Is this really numerology? I’m not familiar with Eddington’s argument, but my suspicion is that the difference is in predictive power. Gell-Mann predicted the existence of a particle, its properties and was ultimately led to the quark model, whereas the zero-predictive-power of Eddington’s ideas were displayed by his easy switch from pulling 136 out of a mathematical hat to producing 137.

The moral of the story seems to a combination of the following:

• While successful physical theories can predict relationships between physical quantities that would otherwise appear to be coincidences, searching for such coincidences in the absence of a deeper physical theory is not a good way to discover the laws of nature.
• The deeper we go into the laws of nature, the more remarkable simplicity we uncover. The applicability of group theory and symmetry to particle physics is a good illustration of this.
• The power of science comes not from its ability to make assumptions about nature, but the ability to test those assumptions and discard those that fail. That’s why this quote from Mark Twain about “wholesale returns of conjecture out of such a trifling investment of fact” only tells half the story of science. In particular, one must keep an eye on the relationship between the number of free parameters and the number of data points, so that we can tell the difference between prediction (where the data tests the model) and curve-fitting (where the data creates the model).

### 5 Responses

1. on April 18, 2013 at 1:04 pm | Reply Jeffrey Shallit

Good points. Verified predictions and falsifiability are part of what separates numerology from science. Another example is Mendeleyev and the periodic table. He predicted the properties several elements on the basis of his classification, which ultimately depended on numerical patterns. But, unlike Eddington, his predictions were falsifiable and later verified.

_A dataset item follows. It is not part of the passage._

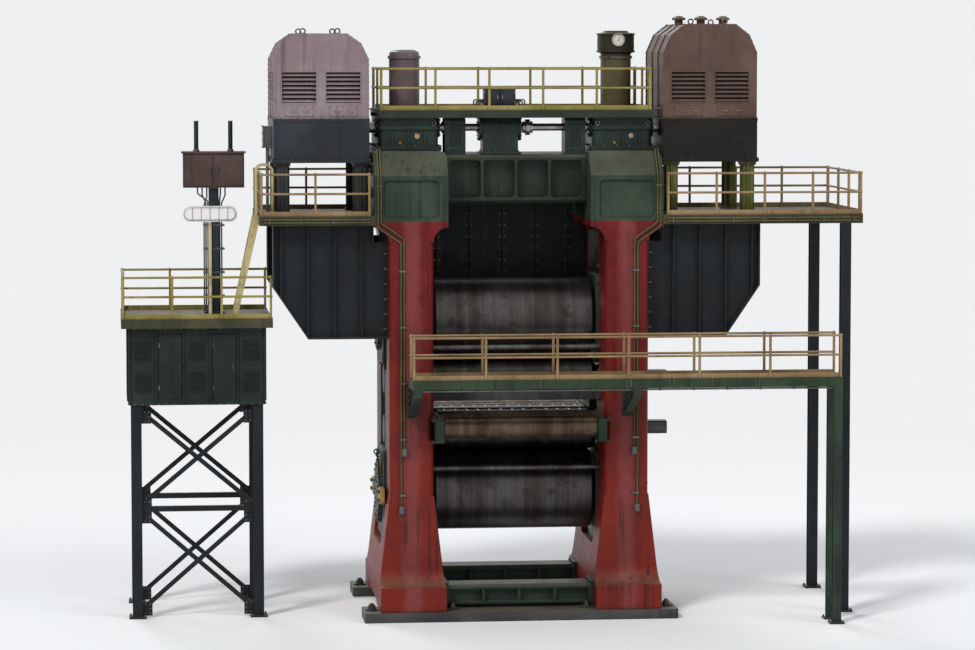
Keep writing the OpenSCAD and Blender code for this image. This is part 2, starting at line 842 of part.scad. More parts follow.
// One straight run of handrail along X: posts on the deck, top rail, knee rail and toe board
module rail_x(x0, x1, y, z, bays) {
    step = (x1 - x0 - post_size) / bays;
    half = post_size / 2;
    for (i = [0:bays])
        translate([x0 + i * step + half, y, z])
            block([-half, -half, 0], [half, half, rail_h]);
    for (h = [rail_h - rail_d / 2, rail_h * 0.52])
        disc_x(x0, x1, rail_d, y, z + h);
    block([x0, y - 8, z], [x1, y + 8, z + 120]);
}

module rail_y(y0, y1, x, z, bays) {
    translate([x, 0, 0])
        rotate([0, 0, 90])
            rail_x(y0, y1, 0, z, bays);
}

rail_in = 60;
module walkway_rails() {
    color("gold") {
        both_ends() {
            rail_x(-walk_left_x + 20, -yoke_out - 100, face_y - rail_in, walk_z, 2);
            rail_x(yoke_out + 100, walk_right_x - 20, face_y - rail_in, walk_z, 4);
        }
        rail_y(-face_y + 2 * rail_in + 40, face_y - 2 * rail_in - 40, -walk_left_x + rail_in, walk_z, 3);
        rail_y(-face_y + 2 * rail_in + 40, face_y - 2 * rail_in - 40, walk_right_x - rail_in, walk_z, 3);
    }
}

pedestal_w = 420;
module motor_pedestals() {
    plate = 45;
    color("dimgray")
        both_sides()
            both_ends()
                for (x = [motor_in + 60, motor_out - 60 - pedestal_w])
                    translate([x, motor_l / 2 - pedestal_w - 40, 0]) {
                        block([0, 0, walk_z], [pedestal_w, pedestal_w, walk_z + plate]);
                        block([70, 70, walk_z + plate - 1],
                              [pedestal_w - 70, pedestal_w - 70, motor_base_z - plate + 1]);
                        block([0, 0, motor_base_z - plate], [pedestal_w, pedestal_w, motor_base_z]);
                        block([20, pedestal_w / 2 - rib_t / 2, walk_z + 1],
                              [pedestal_w - 20, pedestal_w / 2 + rib_t / 2, motor_base_z - 1]);
                        block([pedestal_w / 2 - rib_t / 2, 20, walk_z + 1],
                              [pedestal_w / 2 + rib_t / 2, pedestal_w - 20, motor_base_z - 1]);
                    }
}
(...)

2. on April 18, 2013 at 1:45 pm | Reply Jeffrey Shallit

Oh, and I can’t resist commenting on this, either:

The deeper we go into the laws of nature, the more remarkable simplicity we uncover.

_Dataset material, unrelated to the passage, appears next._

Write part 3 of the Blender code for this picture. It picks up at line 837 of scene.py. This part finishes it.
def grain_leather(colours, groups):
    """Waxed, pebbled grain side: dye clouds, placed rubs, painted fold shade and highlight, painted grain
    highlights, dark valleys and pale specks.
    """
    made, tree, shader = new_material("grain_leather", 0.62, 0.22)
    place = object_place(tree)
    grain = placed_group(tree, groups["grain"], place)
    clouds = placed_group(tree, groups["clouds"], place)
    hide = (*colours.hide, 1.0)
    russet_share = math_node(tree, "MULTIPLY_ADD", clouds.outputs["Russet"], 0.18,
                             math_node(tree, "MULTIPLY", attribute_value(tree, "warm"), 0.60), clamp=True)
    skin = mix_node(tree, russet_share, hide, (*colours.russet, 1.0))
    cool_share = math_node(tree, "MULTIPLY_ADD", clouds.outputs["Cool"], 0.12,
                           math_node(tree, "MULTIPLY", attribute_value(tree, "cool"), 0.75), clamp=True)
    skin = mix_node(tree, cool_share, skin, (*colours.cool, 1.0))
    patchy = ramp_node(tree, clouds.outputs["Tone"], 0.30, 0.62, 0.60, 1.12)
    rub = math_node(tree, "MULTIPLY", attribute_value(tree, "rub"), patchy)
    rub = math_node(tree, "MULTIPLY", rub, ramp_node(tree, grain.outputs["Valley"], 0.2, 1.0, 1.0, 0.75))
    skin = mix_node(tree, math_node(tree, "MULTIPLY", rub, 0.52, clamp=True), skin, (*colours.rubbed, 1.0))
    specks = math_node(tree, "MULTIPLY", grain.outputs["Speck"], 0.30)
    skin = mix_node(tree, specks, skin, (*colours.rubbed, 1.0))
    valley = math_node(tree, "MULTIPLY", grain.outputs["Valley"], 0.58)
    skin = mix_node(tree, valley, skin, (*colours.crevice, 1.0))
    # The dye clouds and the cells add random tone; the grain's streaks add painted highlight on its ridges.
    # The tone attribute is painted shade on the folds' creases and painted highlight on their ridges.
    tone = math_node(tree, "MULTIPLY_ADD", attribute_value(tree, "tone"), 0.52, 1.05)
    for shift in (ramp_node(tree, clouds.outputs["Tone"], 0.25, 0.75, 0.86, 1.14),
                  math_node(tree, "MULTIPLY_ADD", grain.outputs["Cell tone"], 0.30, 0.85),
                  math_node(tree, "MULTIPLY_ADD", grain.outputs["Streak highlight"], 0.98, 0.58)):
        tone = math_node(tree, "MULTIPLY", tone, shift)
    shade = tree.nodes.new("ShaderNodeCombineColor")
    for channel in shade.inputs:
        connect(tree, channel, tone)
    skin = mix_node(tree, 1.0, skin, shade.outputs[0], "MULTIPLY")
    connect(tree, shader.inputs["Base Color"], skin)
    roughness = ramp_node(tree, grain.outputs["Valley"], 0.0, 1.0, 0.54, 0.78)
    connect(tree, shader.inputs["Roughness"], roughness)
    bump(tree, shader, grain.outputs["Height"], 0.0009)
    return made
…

Yes, but we see a lot of arbitrariness, too. For example, why is the fine-structure constant .0072973525698… ? Why does it have this precise value?

My guess is that we will never find any deeper theory that predicts this value.

3. Assigning significance which is dependent on base-10 representation is consistent with a strongly anthropocentric theistic view of the universe. By that I mean the following assumptions:

Assumption 1: the fact that we have ten fingers/toes is not a product of chance, but the result of the Creator’s predetermined intelligent design, i.e. lowercase i.d., meaning that it can be known at the Revelation and philosophical levels, but not at the level of the scientific method. (If positivists think that the only valid knowledge is that obtained via the scientific method, it is their problem.)

Assumption 2: the universe was created for us, i.e. humans.

4. If Professor Shallit cares to read about a highly speculative hypothesis for the meaning of the value of the fine structure constant (actually of its inverse), he can have a look at the article here:

http://christ-proclaimingft.blogspot.com

To his delight, dismay, or amusement, the article even gives as an added bonus a mystical meaning of the value of the strong coupling constant. And moreover, it does so on the basis of its decimal representation! What else could he ask for? (It is in a comment on reference [5] at the end.)

5. on May 23, 2016 at 3:09 pm | Reply Georgina Daneken

For my part, I remain unimpressed by Gel-Mann’s hocus-pocus. With or without the occult “prediction”, his “eightfold way” carries no explanatory force whatsoever, It is not science, but superstition thinly disguised.